Last Stand: The NFL Should Not Add A 17th Game To The Schedule


This week, NFL owners are fully expected to finalize the addition of a 17th game to the regular season schedule. From the moment an 18-game season was discussed (perhaps put out there as a bargaining chip to get a 17th game easily in negotiations with an NFLPA that many will agree did not do a good job in the most recent CBA), I was strongly against it. It appears to be too late now, but maybe if enough fans and players voice their displeasure, everyone can stop and think a little bit about this.

 

There are several big reasons adding a 17th game is a bad idea, which I laid out when an 18-game season was being discussed a couple of years ago. To recap:

 

  • An extra game means more risk of injury.
  • Stats and records will fall like crazy with an additional game. 1,000-yard seasons will be much less of a feat even than it is now in an offensive-slanted game.
  • Will an extra game lead to over saturation?
  • The 16-game schedule was perfectly set up with how things rotate.

 

Also, now that it is 17 games and not 18, we are going to have an uneven home/away schedule, which is one of the worst parts of this. 17 games is literally odd, and it feels odd too. This is an extremely rare situation where nearly everyone agrees that 17-game schedule is a bad decision.

 

Unfortunately, it’s money that won out for the owners, and the NFL just recently finalized a monstrous media deal with football expected to continue dominating TV for the next decade plus. But there was a much better solution: I proposed an 18-week, 16-game regular season schedule last year.

 

The 18-week, 16-game schedule would still be the same number of weeks as it’ll be for the 17-game schedule, but players would get an extra bye week. It’s a positive in the name of player safety, and the NFL still would have been able (and maybe still can, though it’s probably too late after the media agreement was negotiated with 17 games in mind for the networks) to get a huge increase in revenue with the extra week of regular season action.

 

Concessions and ticket sales would not be as high as they will be with an additional game; but in my opinion, the correct long-term outlook—for the good of the sport—favors sticking with tradition to avoid alienating longtime fans that are turned off by adding another game to make the NFL more like an international game with funky and unbalanced schedules.

 

Who wouldn’t want more money?
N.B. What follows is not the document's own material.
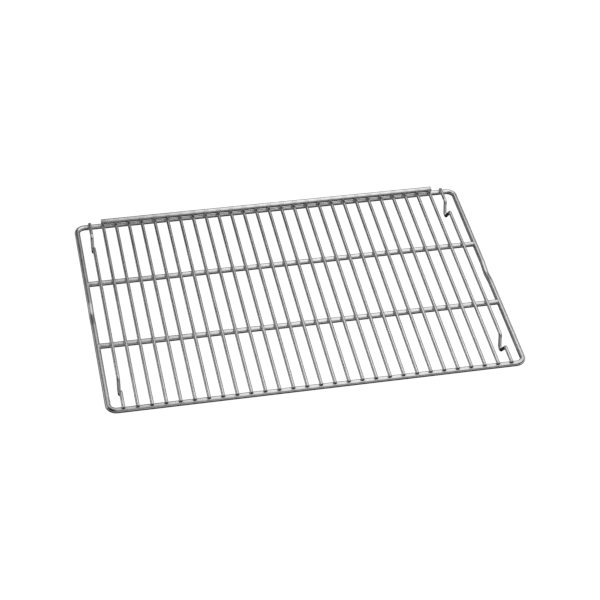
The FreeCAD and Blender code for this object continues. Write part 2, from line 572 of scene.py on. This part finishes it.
# ---------------------------------------------------------------------------
# The rack: one new piece for each node of the frame
# ---------------------------------------------------------------------------
def place(piece, node, material):
    """Puts a new piece in the place of its CAD node."""
    piece.data.materials.append(material)
    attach(piece, "root")
    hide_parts(node)


def build_bars(material):
    loop = wire("perimeter_frame_wire", frame_path(), frame_wire, closed=True)
    place(loop, "perimeter_frame", material)
    for node in cross_bars + ("rear_stop_rail",):
        place(wire(node + "_wire", bar_path(node), box_size(node).z), node, material)


def build_rods(material):
    for node, x in zip(end_rods, end_rod_xs):
        place(wire(node + "_wire", end_rod_path(x), rod_wire), node, material)
    for node, x in zip(inner_rods, rod_xs):
        place(wire(node + "_wire", inner_rod_path(x), rod_wire), node, material)


def build_welds(material):
    rows = (
        ("front_bar_welds", -half_depth, frame_z, frame_wire, all_rod_xs),
        ("cross_bar_front_welds", -cross_y, frame_z, frame_wire, all_rod_xs),
        ("cross_bar_rear_welds", cross_y, frame_z, frame_wire, all_rod_xs),
        ("rear_bar_welds", half_depth, frame_z, frame_wire, all_rod_xs),
        ("stop_rail_welds", rail_y, rail_z, rail_wire, rod_xs),
    )
    for node, y, z, bar_wire, xs in rows:
        place(spot_weld_row(node + "_metal", y, z, bar_wire, xs), node, material)
    for node, side in (("left_side_welds", -1), ("right_side_welds", 1)):
        place(joint_fillets(node + "_metal", side), node, material)


build_bars(wire_steel("bar_steel", along_rods=False))
build_rods(wire_steel("rod_steel", along_rods=True))
build_welds(shaded_weld_steel("shaded_weld_steel"))


# ---------------------------------------------------------------------------
# Studio: a pale floor under a pale dome, soft panels round the rack, camera
# ---------------------------------------------------------------------------
STAGE_RADIUS = 12.0
STAGE_SIDES = 96
DOME_RINGS = 24

# Where the soft panels stand, in metres from the origin
OVERHEAD_HEIGHT = 1.6
PANEL_DISTANCE = 2.8
SIDE_PANEL_Y = 1.4
STANDING_HEIGHT = 0.8
STANDING_SIZE = 1.6
LOW_HEIGHT = -0.7
LOW_SIZE = 1.4


def pale_material(name):
    """A plain pale surface, lit from within so that it stays even."""
    material = bpy.data.materials.new(name)
    material.use_nodes = True
    shader = material.node_tree.nodes["Principled BSDF"]
    shader.inputs["Base Color"].default_value = (0.1, 0.1, 0.1, 1)
    shader.inputs["Roughness"].default_value = 1.0
    shader.inputs["Specular IOR Level"].default_value = 0.0
    shader.inputs["Emission Color"].default_value = (1, 1, 1, 1)
    shader.inputs["Emission Strength"].default_value = 1.0
    return material


def stage_surface(name, mesh):
    """Part of the background: seen by the camera, but not mirrored in the metal."""
    surface = finished_object(name, mesh)
    surface.data.materials.append(pale_material(name))
    surface.visible_glossy = False
    surface.visible_diffuse = False
    surface.visible_shadow = False


def build_floor():
    """A round floor at the height of the feet."""
    mesh = bmesh.new()
    bmesh.ops.create_circle(mesh, cap_ends=True, segments=STAGE_SIDES, radius=STAGE_RADIUS)
    bmesh.ops.translate(mesh, verts=mesh.verts, vec=(0, 0, cad_low.z))
    stage_surface("floor", mesh)


def build_dome():
    """A dome from the edge of the floor, so that every view has the same pale background."""
    mesh = bmesh.new()
    rings = []
    for i in range(DOME_RINGS):
        rise = math.pi / 2 * i / DOME_RINGS
        ring = []
        for k in range(STAGE_SIDES):
            turn = 2 * math.pi * k / STAGE_SIDES
            flat = math.cos(rise) * STAGE_RADIUS
            point = Vector((flat * math.cos(turn), flat * math.sin(turn), math.sin(rise) * STAGE_RADIUS))
            ring.append(mesh.verts.new(point))
        rings.append(ring)
    for near, far in zip(rings, rings[1:]):
        bridged(mesh, near, far)
    mesh.faces.new(rings[-1])
    stage_surface("dome", mesh)


def soft_panel(name, centre, aim, width, height, radiance):
    """A rectangular soft light, which the camera doesn't see."""
    light = bpy.data.lights.new(name, "AREA")
    light.shape = "RECTANGLE"
    light.size = width
    light.size_y = height
    light.energy = radiance * width * height * math.pi
    panel = bpy.data.objects.new(name, light)
    panel.location = centre
    panel.rotation_mode = "QUATERNION"
    panel.rotation_quaternion = (Vector(aim) - Vector(centre)).to_track_quat("-Z", "Y")
    panel.visible_camera = False
    bpy.context.scene.collection.objects.link(panel)


def overhead_panel(name, x, y, width, depth, radiance):
    """A panel that lies flat above the rack."""
    soft_panel(name, (x, y, OVERHEAD_HEIGHT), (x, y, 0), width, depth, radiance)


def side_panel(name, side, radiance):
    """A panel that stands behind the middle of the rack, at its left or right."""
    distance = side * PANEL_DISTANCE
    centre = (distance, SIDE_PANEL_Y, STANDING_HEIGHT)
    aim = (0, SIDE_PANEL_Y, STANDING_HEIGHT)
    soft_panel(name, centre, aim, PANEL_DISTANCE, STANDING_SIZE, radiance)


def low_panel(name, toward_x, toward_y, radiance):
    """A panel below the level of the rack, the full width of one side of the studio."""
    centre = (toward_x * PANEL_DISTANCE, toward_y * PANEL_DISTANCE, LOW_HEIGHT)
    soft_panel(name, centre, (0, 0, LOW_HEIGHT), 2 * PANEL_DISTANCE, LOW_SIZE, radiance)


def build_lights():
    """A tent of soft panels round the rack, brightest overhead."""
    overhead_panel("overhead_right", 0.35, 0, 0.7, 2.8, 1.40)
    overhead_panel("overhead_far_right", 1.75, 0, 2.1, 2.8, 1.05)
    overhead_panel("overhead_left", -0.35, -0.35, 0.7, 2.1, 0.65)
    overhead_panel("overhead_rear_left", -0.7, 1.05, 1.4, 0.7, 1.20)
    overhead_panel("overhead_front", 0.7, -2.1, 1.4, 1.4, 1.30)
    soft_panel("rear_key", (0.4, 0.8, STANDING_HEIGHT), (0.1, 0, 0), 0.9, 0.6, 0.95)
    front = (0.3, -PANEL_DISTANCE, STANDING_HEIGHT)
    soft_panel("front_fill", front, (0.3, 0, STANDING_HEIGHT), 1.2, STANDING_SIZE, 0.30)
    side_panel("right_wall", 1, 0.60)
    side_panel("left_wall", -1, 1.05)
    rear = (0, PANEL_DISTANCE, STANDING_HEIGHT)
    soft_panel("rear_wall", rear, (0, 0, STANDING_HEIGHT), 2 * PANEL_DISTANCE, STANDING_SIZE, 0.10)
    low_panel("low_front", 0, -1, 0.55)
    low_panel("low_right", 1, 0, 1.00)
    low_panel("low_rear", 0, 1, 0.45)
    low_panel("low_left", -1, 0, 0.35)


def build_world():
    """A trace of light from everywhere else."""
    world = bpy.data.worlds.new("studio")
    world.use_nodes = True
    world.node_tree.nodes["Background"].inputs["Color"].default_value = (0.02, 0.02, 0.02, 1)
    bpy.context.scene.world = world


CAMERA_AZIMUTH = math.radians(-13.63)
CAMERA_ELEVATION = math.radians(42.18)
CAMERA_ROLL = math.radians(3.0)
CAMERA_DISTANCE = 2.6495
CAMERA_AIM = Vector((0.0056, -0.0225, rod_z))
FOCAL_LENGTH = 109.0


def build_camera():
    """A long lens, looking down at the front edge from the left."""
    data = bpy.data.cameras.new("camera")
    data.sensor_width = 36
    data.lens = FOCAL_LENGTH
    camera = bpy.data.objects.new("camera", data)
    toward_camera = (math.sin(CAMERA_AZIMUTH), -math.cos(CAMERA_AZIMUTH), math.tan(CAMERA_ELEVATION))
    back = Vector(toward_camera).normalized()
    camera.location = CAMERA_AIM + back * CAMERA_DISTANCE
    camera.rotation_mode = "QUATERNION"
    camera.rotation_quaternion = (-back).to_track_quat("-Z", "Y") @ Quaternion((0, 0, 1), CAMERA_ROLL)
    bpy.context.scene.collection.objects.link(camera)
    bpy.context.scene.camera = camera


build_floor()
build_dome()
build_lights()
build_world()
build_camera()
bpy.context.scene.view_settings.view_transform = "Standard"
However, I’m still shocked no owners have stood up strongly in the name of tradition to fight this 17-game schedule. They’ll all still be doing quite well on an 18-week, 16-game schedule.

 

Obviously, I’ll still be watching regardless. But I won’t be alone in not enjoying it when we have 6,000-yard passing seasons, no more 8-8 years, and uneven schedules that makes the NFL feel more like some second-class international league.